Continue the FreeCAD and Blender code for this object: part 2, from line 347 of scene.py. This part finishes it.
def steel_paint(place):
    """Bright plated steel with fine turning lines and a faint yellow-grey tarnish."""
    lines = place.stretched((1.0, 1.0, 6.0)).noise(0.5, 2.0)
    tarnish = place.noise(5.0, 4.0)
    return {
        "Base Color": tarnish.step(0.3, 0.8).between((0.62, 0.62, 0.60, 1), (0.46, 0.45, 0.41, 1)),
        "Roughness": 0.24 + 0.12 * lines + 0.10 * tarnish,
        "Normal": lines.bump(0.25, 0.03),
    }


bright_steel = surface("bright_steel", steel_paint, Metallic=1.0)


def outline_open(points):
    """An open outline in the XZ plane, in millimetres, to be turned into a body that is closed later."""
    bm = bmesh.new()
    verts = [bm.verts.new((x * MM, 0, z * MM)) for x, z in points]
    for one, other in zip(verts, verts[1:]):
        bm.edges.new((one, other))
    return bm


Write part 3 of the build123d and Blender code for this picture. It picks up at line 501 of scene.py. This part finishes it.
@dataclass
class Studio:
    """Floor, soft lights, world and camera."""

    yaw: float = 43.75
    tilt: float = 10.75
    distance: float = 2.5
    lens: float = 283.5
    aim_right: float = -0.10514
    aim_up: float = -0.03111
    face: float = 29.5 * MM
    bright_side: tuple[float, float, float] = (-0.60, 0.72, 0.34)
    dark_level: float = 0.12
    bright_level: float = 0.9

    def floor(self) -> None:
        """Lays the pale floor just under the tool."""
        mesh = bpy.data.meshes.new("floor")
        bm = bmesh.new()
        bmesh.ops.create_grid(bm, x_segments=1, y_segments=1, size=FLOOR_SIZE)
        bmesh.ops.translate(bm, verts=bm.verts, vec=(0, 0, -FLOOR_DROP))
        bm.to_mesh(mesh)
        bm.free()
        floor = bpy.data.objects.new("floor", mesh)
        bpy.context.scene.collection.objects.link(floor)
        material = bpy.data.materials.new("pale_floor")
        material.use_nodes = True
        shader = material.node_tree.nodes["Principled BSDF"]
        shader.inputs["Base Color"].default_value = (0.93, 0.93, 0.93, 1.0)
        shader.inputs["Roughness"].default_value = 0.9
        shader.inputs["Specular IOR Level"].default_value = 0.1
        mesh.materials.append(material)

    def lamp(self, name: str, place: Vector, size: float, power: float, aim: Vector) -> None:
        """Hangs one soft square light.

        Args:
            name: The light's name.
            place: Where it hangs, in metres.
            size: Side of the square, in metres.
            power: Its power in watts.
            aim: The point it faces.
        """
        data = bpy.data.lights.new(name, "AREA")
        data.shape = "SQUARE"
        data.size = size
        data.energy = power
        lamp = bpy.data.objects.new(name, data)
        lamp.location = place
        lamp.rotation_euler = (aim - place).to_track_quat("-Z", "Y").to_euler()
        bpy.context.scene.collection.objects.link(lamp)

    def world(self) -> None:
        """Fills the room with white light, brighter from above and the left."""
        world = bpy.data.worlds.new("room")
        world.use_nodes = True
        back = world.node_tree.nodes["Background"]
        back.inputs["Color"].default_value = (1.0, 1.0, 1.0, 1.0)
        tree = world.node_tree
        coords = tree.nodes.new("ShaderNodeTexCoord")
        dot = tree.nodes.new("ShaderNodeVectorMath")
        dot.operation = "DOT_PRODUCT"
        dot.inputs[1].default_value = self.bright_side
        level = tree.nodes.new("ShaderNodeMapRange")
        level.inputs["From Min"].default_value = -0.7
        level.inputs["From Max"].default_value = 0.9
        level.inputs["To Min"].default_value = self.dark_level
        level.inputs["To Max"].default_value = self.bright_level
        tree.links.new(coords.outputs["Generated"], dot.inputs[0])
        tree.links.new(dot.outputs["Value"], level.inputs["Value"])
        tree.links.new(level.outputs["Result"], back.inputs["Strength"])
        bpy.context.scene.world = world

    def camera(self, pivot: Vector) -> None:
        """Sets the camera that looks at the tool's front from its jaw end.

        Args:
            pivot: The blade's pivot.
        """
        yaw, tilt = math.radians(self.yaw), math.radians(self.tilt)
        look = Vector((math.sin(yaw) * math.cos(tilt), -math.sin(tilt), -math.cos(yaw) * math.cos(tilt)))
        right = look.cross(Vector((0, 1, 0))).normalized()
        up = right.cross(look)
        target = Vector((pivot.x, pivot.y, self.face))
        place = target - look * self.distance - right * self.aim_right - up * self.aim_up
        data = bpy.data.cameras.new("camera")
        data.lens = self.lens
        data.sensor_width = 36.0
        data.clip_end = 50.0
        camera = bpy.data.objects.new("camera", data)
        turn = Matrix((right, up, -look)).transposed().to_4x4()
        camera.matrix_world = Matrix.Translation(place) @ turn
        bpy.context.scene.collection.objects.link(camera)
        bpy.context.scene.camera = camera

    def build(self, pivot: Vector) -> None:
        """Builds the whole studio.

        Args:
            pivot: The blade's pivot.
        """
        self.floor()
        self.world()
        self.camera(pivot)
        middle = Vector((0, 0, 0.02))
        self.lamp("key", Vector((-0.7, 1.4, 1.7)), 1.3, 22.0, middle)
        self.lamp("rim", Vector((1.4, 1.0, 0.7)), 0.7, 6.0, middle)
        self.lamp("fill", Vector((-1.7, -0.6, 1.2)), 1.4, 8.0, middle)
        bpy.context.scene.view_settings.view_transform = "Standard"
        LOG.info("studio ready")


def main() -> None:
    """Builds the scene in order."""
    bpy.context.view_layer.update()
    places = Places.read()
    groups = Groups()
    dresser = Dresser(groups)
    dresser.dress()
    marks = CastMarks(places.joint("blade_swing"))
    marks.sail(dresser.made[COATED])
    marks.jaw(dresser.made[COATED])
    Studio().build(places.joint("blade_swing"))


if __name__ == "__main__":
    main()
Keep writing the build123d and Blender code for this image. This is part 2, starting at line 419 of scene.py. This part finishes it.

EXERCISE DESCRIPTION –
Extract every line from the one with "bpy.context.view_layer.update()" down to the final line above, both included, exactly as written.

COMPLETE ANSWER –
    bpy.context.view_layer.update()
    places = Places.read()
    groups = Groups()
    dresser = Dresser(groups)
    dresser.dress()
    marks = CastMarks(places.joint("blade_swing"))
    marks.sail(dresser.made[COATED])
    marks.jaw(dresser.made[COATED])
    Studio().build(places.joint("blade_swing"))


if __name__ == "__main__":
    main()
Keep writing the build123d and Blender code for this image. This is part 2, starting at line 419 of scene.py. This part finishes it.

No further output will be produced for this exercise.